Requirements
The lines to be extracted run from the start of the listing through the line containing "beside the knot."; copy them exactly and nothing else.

>> begin Dataset content

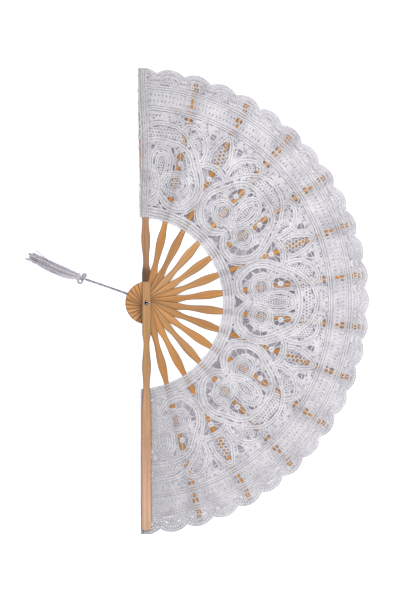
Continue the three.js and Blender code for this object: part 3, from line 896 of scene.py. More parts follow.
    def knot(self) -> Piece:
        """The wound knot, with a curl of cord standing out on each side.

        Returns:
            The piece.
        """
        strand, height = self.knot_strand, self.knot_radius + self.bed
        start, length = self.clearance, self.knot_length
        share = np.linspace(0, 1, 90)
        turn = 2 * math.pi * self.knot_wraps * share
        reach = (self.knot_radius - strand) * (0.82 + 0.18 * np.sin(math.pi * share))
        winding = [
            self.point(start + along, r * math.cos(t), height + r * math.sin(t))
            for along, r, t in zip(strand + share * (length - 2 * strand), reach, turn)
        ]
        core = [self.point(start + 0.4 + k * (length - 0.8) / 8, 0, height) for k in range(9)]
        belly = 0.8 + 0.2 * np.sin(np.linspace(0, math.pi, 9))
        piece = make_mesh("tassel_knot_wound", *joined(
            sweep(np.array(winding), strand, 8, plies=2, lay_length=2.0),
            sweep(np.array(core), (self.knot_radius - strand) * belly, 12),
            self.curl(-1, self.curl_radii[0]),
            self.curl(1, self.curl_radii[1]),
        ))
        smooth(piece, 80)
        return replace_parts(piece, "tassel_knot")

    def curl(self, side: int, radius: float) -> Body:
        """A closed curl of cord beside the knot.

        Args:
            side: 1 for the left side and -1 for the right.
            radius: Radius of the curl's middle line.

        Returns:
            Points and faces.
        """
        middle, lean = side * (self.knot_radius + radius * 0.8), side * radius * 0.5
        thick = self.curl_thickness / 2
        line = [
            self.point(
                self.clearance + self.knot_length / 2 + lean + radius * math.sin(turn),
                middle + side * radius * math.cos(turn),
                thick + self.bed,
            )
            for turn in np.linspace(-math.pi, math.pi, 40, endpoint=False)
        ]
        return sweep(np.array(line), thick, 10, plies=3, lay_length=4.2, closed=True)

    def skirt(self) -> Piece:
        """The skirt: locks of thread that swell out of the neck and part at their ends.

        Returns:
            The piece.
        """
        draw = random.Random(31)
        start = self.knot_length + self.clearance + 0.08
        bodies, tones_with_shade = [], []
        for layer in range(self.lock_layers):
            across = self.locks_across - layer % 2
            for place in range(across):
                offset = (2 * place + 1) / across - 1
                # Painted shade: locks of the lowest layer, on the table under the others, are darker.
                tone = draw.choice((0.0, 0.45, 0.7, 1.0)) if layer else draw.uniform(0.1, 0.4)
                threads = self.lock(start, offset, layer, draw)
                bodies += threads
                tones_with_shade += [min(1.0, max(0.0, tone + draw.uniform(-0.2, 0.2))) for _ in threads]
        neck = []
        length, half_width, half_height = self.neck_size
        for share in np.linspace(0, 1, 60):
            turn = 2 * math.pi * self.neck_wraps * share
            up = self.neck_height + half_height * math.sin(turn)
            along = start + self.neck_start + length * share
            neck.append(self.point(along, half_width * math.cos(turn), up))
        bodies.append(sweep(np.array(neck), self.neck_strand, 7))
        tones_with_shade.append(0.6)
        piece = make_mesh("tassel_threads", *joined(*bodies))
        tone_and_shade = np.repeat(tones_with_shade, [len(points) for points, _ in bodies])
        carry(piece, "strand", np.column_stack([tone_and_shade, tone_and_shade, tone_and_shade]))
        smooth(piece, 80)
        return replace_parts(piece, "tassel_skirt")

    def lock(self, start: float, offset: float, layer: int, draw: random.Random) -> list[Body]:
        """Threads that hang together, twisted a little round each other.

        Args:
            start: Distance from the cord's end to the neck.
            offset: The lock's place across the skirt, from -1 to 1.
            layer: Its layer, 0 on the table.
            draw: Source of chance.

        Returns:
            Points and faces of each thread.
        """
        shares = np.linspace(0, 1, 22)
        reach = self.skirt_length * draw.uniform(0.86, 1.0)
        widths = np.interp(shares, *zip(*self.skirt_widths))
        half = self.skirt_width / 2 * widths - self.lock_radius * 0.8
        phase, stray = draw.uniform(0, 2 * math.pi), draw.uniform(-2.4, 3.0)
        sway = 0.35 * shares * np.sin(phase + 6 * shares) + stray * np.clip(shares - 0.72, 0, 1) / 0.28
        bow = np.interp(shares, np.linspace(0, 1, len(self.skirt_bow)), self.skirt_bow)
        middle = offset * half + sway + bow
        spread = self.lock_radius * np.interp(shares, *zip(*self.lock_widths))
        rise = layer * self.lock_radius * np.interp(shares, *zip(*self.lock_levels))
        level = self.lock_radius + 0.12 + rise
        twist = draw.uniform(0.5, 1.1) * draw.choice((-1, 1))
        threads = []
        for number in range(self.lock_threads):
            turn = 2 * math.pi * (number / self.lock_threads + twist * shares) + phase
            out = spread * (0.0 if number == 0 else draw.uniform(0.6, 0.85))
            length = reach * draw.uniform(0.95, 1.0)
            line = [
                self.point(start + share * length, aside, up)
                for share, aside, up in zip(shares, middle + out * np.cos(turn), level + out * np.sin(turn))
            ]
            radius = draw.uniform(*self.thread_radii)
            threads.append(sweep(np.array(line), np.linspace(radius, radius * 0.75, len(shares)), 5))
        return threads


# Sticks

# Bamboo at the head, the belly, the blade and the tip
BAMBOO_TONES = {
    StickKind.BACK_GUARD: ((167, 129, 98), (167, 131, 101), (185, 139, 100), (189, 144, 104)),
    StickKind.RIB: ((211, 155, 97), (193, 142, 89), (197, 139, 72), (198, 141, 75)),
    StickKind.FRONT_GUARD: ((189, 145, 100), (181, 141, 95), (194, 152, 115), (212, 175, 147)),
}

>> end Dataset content

Correct output
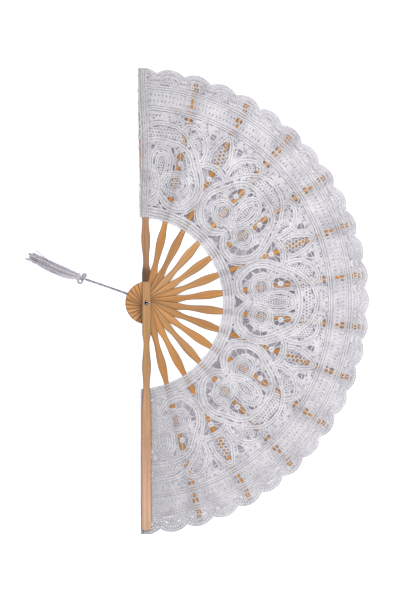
Continue the three.js and Blender code for this object: part 3, from line 896 of scene.py. More parts follow.
    def knot(self) -> Piece:
        """The wound knot, with a curl of cord standing out on each side.

        Returns:
            The piece.
        """
        strand, height = self.knot_strand, self.knot_radius + self.bed
        start, length = self.clearance, self.knot_length
        share = np.linspace(0, 1, 90)
        turn = 2 * math.pi * self.knot_wraps * share
        reach = (self.knot_radius - strand) * (0.82 + 0.18 * np.sin(math.pi * share))
        winding = [
            self.point(start + along, r * math.cos(t), height + r * math.sin(t))
            for along, r, t in zip(strand + share * (length - 2 * strand), reach, turn)
        ]
        core = [self.point(start + 0.4 + k * (length - 0.8) / 8, 0, height) for k in range(9)]
        belly = 0.8 + 0.2 * np.sin(np.linspace(0, math.pi, 9))
        piece = make_mesh("tassel_knot_wound", *joined(
            sweep(np.array(winding), strand, 8, plies=2, lay_length=2.0),
            sweep(np.array(core), (self.knot_radius - strand) * belly, 12),
            self.curl(-1, self.curl_radii[0]),
            self.curl(1, self.curl_radii[1]),
        ))
        smooth(piece, 80)
        return replace_parts(piece, "tassel_knot")

    def curl(self, side: int, radius: float) -> Body:
        """A closed curl of cord beside the knot.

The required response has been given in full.